#### Provided material
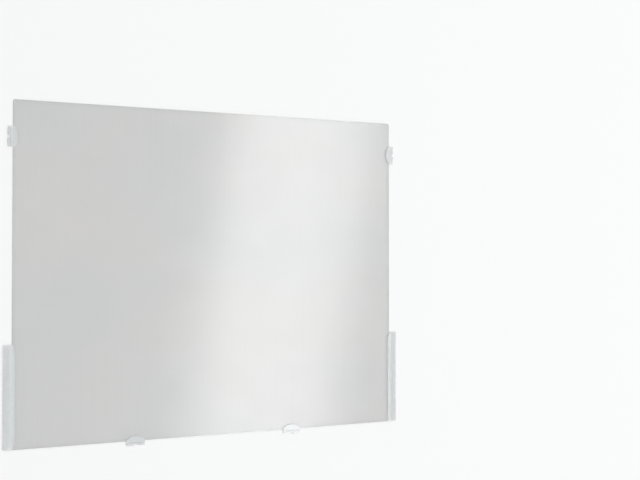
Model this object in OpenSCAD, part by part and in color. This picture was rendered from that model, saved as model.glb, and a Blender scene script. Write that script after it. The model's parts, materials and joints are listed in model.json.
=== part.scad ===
// Privacy filter sheet, seated in the clear clips that hold it against a flat panel.
// It lies on its back: X runs across the sheet, Y up to its top edge and Z out of its front face.
// The origin is the centre of the sheet's back face, in the plane that the clips are stuck to.
// A clip has a foot, a wall beside the sheet's edge and a lip that reaches over the sheet.
// In a clip's own frame X runs along it, Y points away from the sheet and Y = 0 is the wall's face.

/* [Filter sheet] */
// Width of the sheet
sheet_w = 376; // [260:1:600]
// Height of the sheet
sheet_h = 301; // [240:1:400]
// Thickness of the sheet
sheet_t = 0.8; // [0.5:0.05:1.2]
// Radius of the sheet's corners
sheet_corner_r = 1.5; // [0.5:0.5:6]

/* [Fit] */
// Gap between the sheet's front face and the lips over it
lip_gap = 0.3; // [0.15:0.05:0.6]
// Gap between each side edge of the sheet and the clips beside it
side_gap = 0.8; // [0.3:0.1:0.9]
// Gap between the bottom edge of the sheet and the tabs that it stands on
seat_gap = 0.3; // [0.1:0.05:0.6]

/* [Clip moulding] */
// Thickness of the lips
lip_t = 1.2; // [0.9:0.1:1.8]
// Thickness of the feet
foot_t = 1.2; // [0.8:0.1:1.4]
// Thickness of the walls between foot and lip
wall_t = 1.2; // [0.8:0.1:1.8]
// Radius of the rounded upper edges
edge_r = 0.25; // [0.1:0.05:0.35]
// Radius of the fillet in the step from wall to foot
step_fillet_r = 0.25; // [0.1:0.05:0.5]
// Height of the bevel under a lip's rim, which leads the sheet in
lead_in_h = 0.4; // [0.2:0.05:0.5]
// Depth of the bevel under a lip's rim
lead_in_d = 0.8; // [0.4:0.1:1.2]

/* [Tabs] */
// Length of a tab along the sheet's edge
tab_len = 17.6; // [14:0.1:24]
// Reach of a tab's lip at the crown of its arc, from the wall's face
tab_lip_crown = 5; // [3.5:0.1:6.5]
// Reach of a tab's lip at its two ends
tab_lip_end = 1.6; // [0.6:0.1:2.4]
// Depth of a tab's foot, from the wall's face
tab_foot_d = 3.9; // [3.5:0.1:7]
// Radius of a tab's outer corners
tab_corner_r = 0.8; // [0.3:0.1:1.5]
// Radius of the half-round notch in the outer edge of a tab's foot
tab_notch_r = 1.2; // [0.6:0.1:1.5]
// Distance from the sheet's top edge down to the middle of the side tabs
side_tab_drop = 32; // [15:0.5:60]
// Distance from the sheet's side edges in to the middle of the bottom tabs
bottom_tab_inset = 110; // [30:1:120]

/* [Guide rails] */
// Length of a rail, up from the sheet's bottom edge
rail_len = 90; // [50:1:140]
// Reach of a rail's lip along its straight stretch, from the wall's face
rail_lip_crown = 3.2; // [2:0.1:5]
// Reach of a rail's lip at its two ends
rail_lip_end = 0.6; // [0.3:0.1:1.2]
// Length of the rounded stretch at each end of a rail's lip
rail_lip_run = 8.5; // [5:0.5:15]
// Depth of a rail's foot, from the wall's face
rail_foot_d = 6.9; // [5:0.1:10]
// Radius of a rail's outer corners
rail_corner_r = 1.2; // [0.5:0.1:2]
// Length of the flared mouth at the upper end of a rail
mouth_len = 6; // [3:0.5:12]
// Depth to which the flared mouth cuts into the wall
mouth_flare = 0.9; // [0.3:0.1:1.1]

/* [Adhesive pads] */
// Thickness of the adhesive pads under the feet
pad_t = 0.6; // [0.3:0.05:0.8]
// Inset of a pad from the edges of its foot
pad_inset = 0.4; // [0.2:0.05:0.8]

/* [Hidden] */

$fn = 64;
RIGHT = 1;
LEFT = -1;
sheet_tint = [0.68, 0.7, 0.71, 0.7];
clip_tint = [0.88, 0.92, 0.94];
pad_tint = [0.96, 0.96, 0.93];

// Levels above the plane that everything is stuck to
foot_top = pad_t + foot_t;
lip_bottom = sheet_t + lip_gap;
lip_top = lip_bottom + lip_t;
// The fillet stays under the rounded edge above it, however low the step is
fillet_r = max(0, min(step_fillet_r, lip_top - foot_top - edge_r));
// How far a cutting shape runs past what it cuts
over = 1;

// Radius of the arc that rises by rise over half a chord of length run
function arc_radius(rise, run) = (rise * rise + run * run) / (2 * rise);

// Rectangle that stands on Y = 0, centred in X, with its two upper corners rounded
module round_top(w, h, r) {
    translate([-w / 2, 0]) square([w, h - r]);
    translate([-w / 2 + r, 0]) square([w - 2 * r, h]);
    for (side = [LEFT, RIGHT]) translate([side * (w / 2 - r), h - r]) circle(r);
}

// Block of the given length in X, between two values of Y and of Z, with rounded upper edges
module soft_block(length, y0, y1, z0, z1) {
    translate([0, (y0 + y1) / 2, z0]) intersection() {
        rotate([90, 0, 0]) linear_extrude(y1 - y0, center = true) round_top(length, z1 - z0, edge_r);
        rotate([90, 0, 90]) linear_extrude(length, center = true) round_top(y1 - y0, z1 - z0, edge_r);
    }
}

// Plan of a foot, with rounded outer corners and, where notch_r is given, a half-round notch
module foot_plan(length, depth, corner_r, notch_r = 0) {
    difference() {
        round_top(length, depth, corner_r);
        if (notch_r > 0) translate([0, depth]) circle(notch_r);
    }
}

// Section of a lip from its root at X = 0 out to its rim, bevelled below and rounded above
module lip_section(reach) {
    polygon([
        [0, 0], [reach - lead_in_d, 0], [reach, lead_in_h],
        [reach, lip_t - edge_r], [reach - edge_r, lip_t], [0, lip_t]
    ]);
    translate([reach - edge_r, lip_t - edge_r]) circle(edge_r);
}

// Lip with an arc of the given run at each end and a straight stretch between them
module lip(length, crown, end, run) {
    arc_r = arc_radius(crown - end, run);
    straight = length - 2 * run;
    intersection() {
        soft_block(length, -crown - over, wall_t, lip_bottom, lip_top);
        translate([0, arc_r - crown, lip_bottom]) {
            for (x = straight > 0 ? [-straight / 2, straight / 2] : [0])
                translate([x, 0, 0]) rotate_extrude() lip_section(arc_r);
            if (straight > 0)
                rotate([90, 0, -90]) linear_extrude(straight, center = true) lip_section(arc_r);
        }
    }
}

// Fillet in the step from the wall down to the foot
module step_fillet(length) {
    difference() {
        translate([-length / 2 + edge_r, wall_t, foot_top])
            cube([length - 2 * edge_r, fillet_r, fillet_r]);
        translate([0, wall_t + fillet_r, foot_top + fillet_r])
            rotate([0, 90, 0]) cylinder(h = length, r = fillet_r, center = true);
    }
}

// One clip of clear plastic: foot, wall, lip and the filleted step
module clip(length, foot_d, corner_r, crown, end, run, notch_r = 0) {
    intersection() {
        soft_block(length, -over, foot_d, pad_t, foot_top);
        linear_extrude(foot_top) foot_plan(length, foot_d, corner_r, notch_r);
    }
    translate([-length / 2, 0, pad_t]) cube([length, wall_t, lip_top - edge_r - pad_t]);
    lip(length, crown, end, run);
    if (fillet_r > 0) step_fillet(length);
}

// Short tab, whose lip is one arc from end to end
module tab() {
    clip(tab_len, tab_foot_d, tab_corner_r, tab_lip_crown, tab_lip_end, tab_len / 2, tab_notch_r);
}

// Wedge that opens the upper end of a rail's wall, which lies at -X in the rail's own frame
module mouth() {
    slope = mouth_flare / mouth_len;
    translate([-rail_len / 2, 0, 0]) linear_extrude(lip_bottom) polygon([
        [-over, -over], [mouth_len + over / slope, -over], [-over, mouth_flare + over * slope]
    ]);
}

// Long rail that guides the side of the sheet down to its seat
module rail() {
    difference() {
        clip(rail_len, rail_foot_d, rail_corner_r, rail_lip_crown, rail_lip_end, rail_lip_run);
        mouth();
    }
}

// Adhesive pad under a tab, inset all round and notched about the same centre
module tab_pad() {
    translate([0, pad_inset, 0]) linear_extrude(pad_t) difference() {
        round_top(tab_len - 2 * pad_inset, tab_foot_d - 2 * pad_inset, tab_corner_r);
        translate([0, tab_foot_d - pad_inset]) circle(tab_notch_r + pad_inset);
    }
}

// Adhesive pad under a rail, inset all round and clear of the flared mouth
module rail_pad() {
    inner = mouth_flare + pad_inset;
    translate([0, inner, 0]) linear_extrude(pad_t)
        round_top(rail_len - 2 * pad_inset, rail_foot_d - inner - pad_inset, rail_corner_r);
}

// Puts a clip beside one side edge of the sheet, at height y
module beside_sheet(side, y) {
    mirror([side == LEFT ? 1 : 0, 0, 0])
        translate([sheet_w / 2 + side_gap, y, 0]) rotate([0, 0, -90]) children();
}

// Puts a clip under the bottom edge of the sheet, on one side of its middle
module under_sheet(side) {
    translate([side * (sheet_w / 2 - bottom_tab_inset), -sheet_h / 2 - seat_gap, 0])
        rotate([0, 0, 180]) children();
}

side_tab_y = sheet_h / 2 - side_tab_drop;
rail_y = -sheet_h / 2 + rail_len / 2;

module filter_sheet() {
    color(sheet_tint) linear_extrude(sheet_t) union() {
        square([sheet_w, sheet_h - 2 * sheet_corner_r], center = true);
        square([sheet_w - 2 * sheet_corner_r, sheet_h], center = true);
        for (x = [-1, 1], y = [-1, 1])
            translate([x * (sheet_w / 2 - sheet_corner_r), y * (sheet_h / 2 - sheet_corner_r)])
                circle(sheet_corner_r);
    }
}

module side_tab(side) { color(clip_tint) beside_sheet(side, side_tab_y) tab(); }
module side_tab_adhesive(side) { color(pad_tint) beside_sheet(side, side_tab_y) tab_pad(); }
module bottom_tab(side) { color(clip_tint) under_sheet(side) tab(); }
module bottom_tab_adhesive(side) { color(pad_tint) under_sheet(side) tab_pad(); }
module guide_rail(side) { color(clip_tint) beside_sheet(side, rail_y) rail(); }
module guide_rail_adhesive(side) { color(pad_tint) beside_sheet(side, rail_y) rail_pad(); }

filter_sheet();
side_tab(RIGHT);  // side_tab_right
side_tab(LEFT);  // side_tab_left
bottom_tab(RIGHT);  // bottom_tab_right
bottom_tab(LEFT);  // bottom_tab_left
guide_rail(RIGHT);  // guide_rail_right
guide_rail(LEFT);  // guide_rail_left
side_tab_adhesive(RIGHT);  // side_tab_right_adhesive
side_tab_adhesive(LEFT);  // side_tab_left_adhesive
bottom_tab_adhesive(RIGHT);  // bottom_tab_right_adhesive
bottom_tab_adhesive(LEFT);  // bottom_tab_left_adhesive
guide_rail_adhesive(RIGHT);  // guide_rail_right_adhesive
guide_rail_adhesive(LEFT);  // guide_rail_left_adhesive
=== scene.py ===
"""Looks of a screen privacy filter that lies on a pale floor, seated in its clear stick-on clips."""
import json
import math

import bpy
from mathutils import Matrix, Vector


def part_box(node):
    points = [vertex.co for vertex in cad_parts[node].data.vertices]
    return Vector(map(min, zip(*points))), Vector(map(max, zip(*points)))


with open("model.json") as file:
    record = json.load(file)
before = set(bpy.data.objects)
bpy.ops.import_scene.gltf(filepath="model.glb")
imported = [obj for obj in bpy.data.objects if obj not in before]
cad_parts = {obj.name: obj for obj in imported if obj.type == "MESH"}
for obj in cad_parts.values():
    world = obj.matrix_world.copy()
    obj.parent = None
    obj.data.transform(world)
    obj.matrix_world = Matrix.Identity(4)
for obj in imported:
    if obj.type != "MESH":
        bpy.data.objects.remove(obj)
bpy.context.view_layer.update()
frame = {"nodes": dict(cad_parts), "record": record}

# The photograph's view of the filter: from its left, a little over a metre away
PHOTO_WIDTH = 640
FOCAL_PIXELS = 1109
CAMERA_PLACE = Vector((-0.3932, 0.0112, 0.9662))
CAMERA_YAW = math.radians(27.5)
CAMERA_PITCH = math.radians(1.09)
NEAREST_SEEN = 0.01

# The floor, which lies a hair under the filter so that their faces don't coincide
FLOOR_DROP = 0.0001
FLOOR_SIZE = 40.0
FLOOR_COLOUR = (0.93, 0.93, 0.93, 1)
FLOOR_ROUGHNESS = 0.9

# The sky above the pale backdrop, and where its bands fade over, with 0 at the horizon and 1 overhead
FLAG_COLOUR = (0.30, 0.31, 0.32, 1)
OVERHEAD_COLOUR = (1.12, 1.12, 1.12, 1)
BACKDROP_FADE = (0.18, 0.28)
OVERHEAD_FADE = (0.55, 0.85)

# The softbox that the film mirrors to the camera, with its sides in metres
KEY_PLACE = (1.515, 0.05, 3.0)
KEY_SIZE = (0.55, 2.6)
KEY_ROLL = math.radians(80)
KEY_WATTS = 20.5

# The tall strip lamps round the floor, at bearings in degrees and a distance in metres
STRIP_BEARINGS = (50, 140, 230, 320)
STRIP_DISTANCE = 9.0
STRIP_WIDTH = 2.1
STRIP_HEIGHT = 7.8
STRIP_WATTS = 95

# Distance from the film's edge in to the edge of its louvred core, and the widths of both edges, in metres
MARGIN = 0.002
CORE_EDGE = 0.0006
CUT_RIM = 0.0004

# How dark the edge of the core is, as a share of the rim's shade, and how much the louvres show
CORE_EDGE_SHADE = 0.4
LOUVRE_SHARE = 0.08

# How solid the film is in its tinted face and at its rim
FILM_ALPHA = 0.65
RIM_ALPHA = 0.8

# A see-through face loses some of its gloss, and an index above the real one makes up for that
FILM_IOR = 1.8

# The film's finish, the colours of its core, louvres and rim, and the tint of its shadow
FILM_ROUGHNESS = (0.11, 0.17)
FILM_COOL = (0.485, 0.505, 0.495, 1)
FILM_WARM = (0.53, 0.52, 0.507, 1)
LOUVRE_COLOUR = (0.37, 0.376, 0.373, 1)
RIM_COLOUR = (0.325, 0.335, 0.335, 1)
FILM_SHADOW = (0.985, 0.985, 0.985, 1)

# The light that the clear plastic doesn't let through is scattered, which makes it slightly milky
PLASTIC_CLEARNESS = 0.66

# The rest of the plastic's finish, its colour in and between the flow marks, and the tint of its shadow
PLASTIC_IOR = 1.49
PLASTIC_ROUGHNESS = (0.05, 0.11)
PLASTIC_DEEP = (0.865, 0.88, 0.882, 1)
PLASTIC_PALE = (0.91, 0.922, 0.924, 1)
PLASTIC_SHADOW = (0.80, 0.815, 0.82, 1)

# The double-sided tape under the clips
TAPE_ALPHA = 0.4
TAPE_IOR = 1.47
TAPE_ROUGHNESS = 0.45
TAPE_DEEP = (0.82, 0.83, 0.82, 1)
TAPE_PALE = (0.92, 0.92, 0.90, 1)

# Fineness of each pattern, in waves per metre across, up and through the filter
LOUVRE_FINENESS = (1400, 4, 1)
CLOUD_FINENESS = (6, 9, 1)
SMUDGE_FINENESS = (28, 40, 1)
FLOW_FINENESS = (160, 160, 400)
BUBBLE_FINENESS = (900, 900, 900)

# Most of a pattern's values lie between these two
PATTERN_LOW = 0.3
PATTERN_HIGH = 0.7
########
Brief. Reproduce exactly the lines from the line with "color(clip_tint) beside_sheet(side, side_tab_y)" to the line with "bpy.context.view_layer.update()", both end lines included.

Solution.
module side_tab(side) { color(clip_tint) beside_sheet(side, side_tab_y) tab(); }
module side_tab_adhesive(side) { color(pad_tint) beside_sheet(side, side_tab_y) tab_pad(); }
module bottom_tab(side) { color(clip_tint) under_sheet(side) tab(); }
module bottom_tab_adhesive(side) { color(pad_tint) under_sheet(side) tab_pad(); }
module guide_rail(side) { color(clip_tint) beside_sheet(side, rail_y) rail(); }
module guide_rail_adhesive(side) { color(pad_tint) beside_sheet(side, rail_y) rail_pad(); }

filter_sheet();
side_tab(RIGHT);  // side_tab_right
side_tab(LEFT);  // side_tab_left
bottom_tab(RIGHT);  // bottom_tab_right
bottom_tab(LEFT);  // bottom_tab_left
guide_rail(RIGHT);  // guide_rail_right
guide_rail(LEFT);  // guide_rail_left
side_tab_adhesive(RIGHT);  // side_tab_right_adhesive
side_tab_adhesive(LEFT);  // side_tab_left_adhesive
bottom_tab_adhesive(RIGHT);  // bottom_tab_right_adhesive
bottom_tab_adhesive(LEFT);  // bottom_tab_left_adhesive
guide_rail_adhesive(RIGHT);  // guide_rail_right_adhesive
guide_rail_adhesive(LEFT);  // guide_rail_left_adhesive
=== scene.py ===
"""Looks of a screen privacy filter that lies on a pale floor, seated in its clear stick-on clips."""
import json
import math

import bpy
from mathutils import Matrix, Vector


def part_box(node):
    points = [vertex.co for vertex in cad_parts[node].data.vertices]
    return Vector(map(min, zip(*points))), Vector(map(max, zip(*points)))


with open("model.json") as file:
    record = json.load(file)
before = set(bpy.data.objects)
bpy.ops.import_scene.gltf(filepath="model.glb")
imported = [obj for obj in bpy.data.objects if obj not in before]
cad_parts = {obj.name: obj for obj in imported if obj.type == "MESH"}
for obj in cad_parts.values():
    world = obj.matrix_world.copy()
    obj.parent = None
    obj.data.transform(world)
    obj.matrix_world = Matrix.Identity(4)
for obj in imported:
    if obj.type != "MESH":
        bpy.data.objects.remove(obj)
bpy.context.view_layer.update()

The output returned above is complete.